-- start --

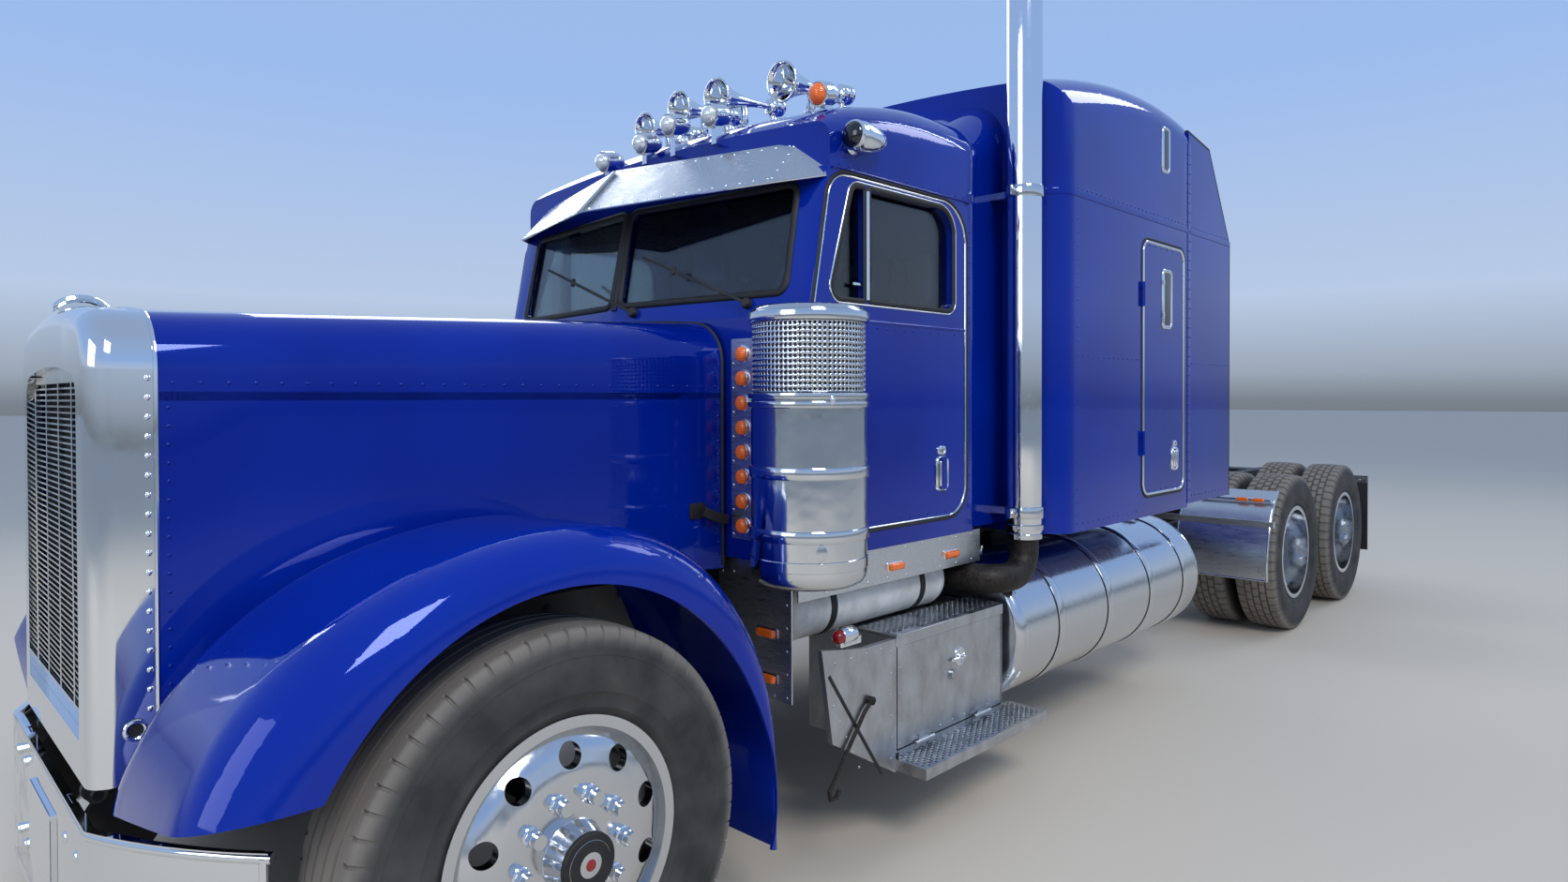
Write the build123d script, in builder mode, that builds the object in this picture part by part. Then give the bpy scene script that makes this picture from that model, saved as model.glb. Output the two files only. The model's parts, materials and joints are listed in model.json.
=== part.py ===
from build123d import *
import os
from math import cos, hypot, radians, sin

# A conventional tractor with sleeper. Millimetres, forward is -Y, the truck's left is +X, ground at Z = 0.
# Lengths along the truck are given from the front axle unless a name says otherwise.
bumper_to_axle = 865
wheelbase = 6655
axle_to_tail = 1370
tandem_spacing = 1320
overall_length = bumper_to_axle + wheelbase + axle_to_tail
front_axle_y = bumper_to_axle - overall_length / 2
tandem_y = front_axle_y + wheelbase
drive_axle_ys = [tandem_y - tandem_spacing / 2, tandem_y + tandem_spacing / 2]

# Wheels and tyres
tyre_radius = 547
tyre_width = 284
bead_radius = 312
rim_lip_radius = 326
rim_width = 236
steer_track_half = 1058
dual_centre_x = 885
dual_spacing = 335
lug_circle_radius = 142.9
lug_count = 10
hand_hole_circle = 238
hand_hole_radius = 31
kingpin_x = 905
kingpin_radius = 24
spindle_radius = 42
spindle_clearance = 0.05
steer_arm_length = 230
steer_arm_half = 20
tie_end_radius = 22
tie_pin_radius = 11
steer_arm_z = tyre_radius - 115

# Frame
rail_x = 432
rail_height = 270
rail_flange = 90
rail_wall = 10
rail_top = 1000
rail_front_y = front_axle_y - 690
rail_rear_y = front_axle_y + wheelbase + axle_to_tail - 60
crossmember_height = 120

# Bumper
plate_holder_wall = 10
plate_holder_size = (340, 190)
plate_holder_z = 505
bumper_face_y = front_axle_y - bumper_to_axle + plate_holder_wall
bumper_top = 690
bumper_height = 440
bumper_wall = 8
bumper_flange = 20
bumper_bend_x = 569
bumper_tip_x = 974
bumper_tip_back = 250

# Hood, grille shell and fenders
shell_front_y = front_axle_y - 835
hood_front_y = front_axle_y - 694
hood_rear_y = front_axle_y + 948
shell_half_width = 498
hood_rear_half_width = 690
shell_bottom = 745
hood_shoulder_radius = 150
shell_top = 1895
hood_rear_top = 1945
hood_crown = 25
hood_wall = 12
hood_pivot_y = front_axle_y - 800
hood_pivot_z = 700
hood_pin_radius = 12
grille_half_width = 388
grille_bottom = 839
grille_top = 1735
fender_outer_x = 1200
fender_wall = 10
arch_centre_y = front_axle_y + 80
arch_centre_z = 500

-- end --

• [DIRECTIONS]
In the listing above, please print only the lines from the first one to the line where "from math import cos, hypot, radians, sin" appears, exactly as written, both of those lines included.

• [EXPECTED OUTPUT]
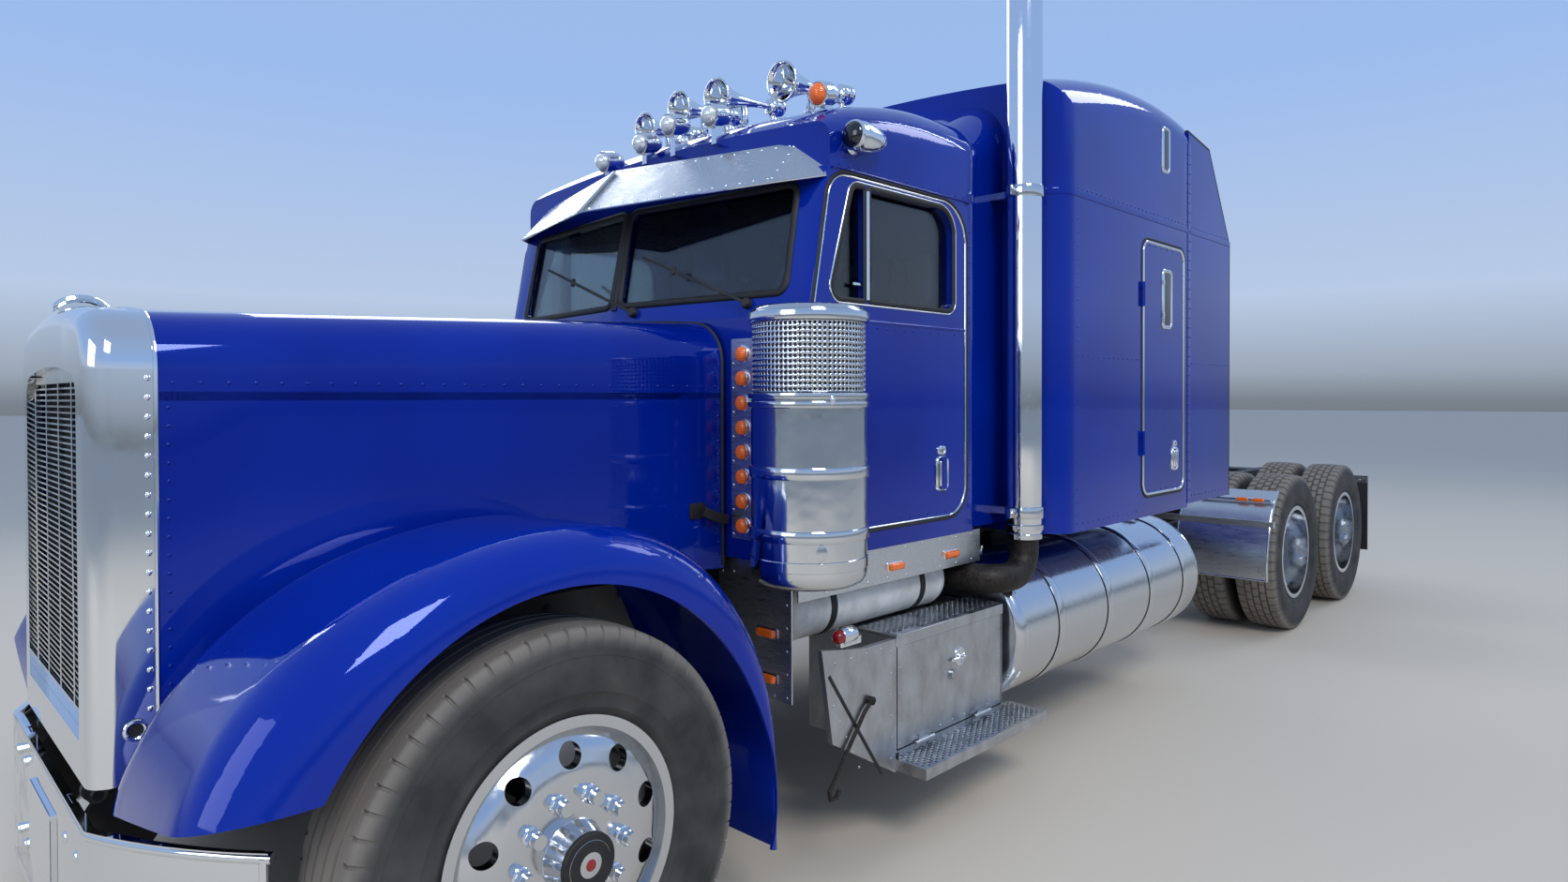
Write the build123d script, in builder mode, that builds the object in this picture part by part. Then give the bpy scene script that makes this picture from that model, saved as model.glb. Output the two files only. The model's parts, materials and joints are listed in model.json.
=== part.py ===
from build123d import *
import os
from math import cos, hypot, radians, sin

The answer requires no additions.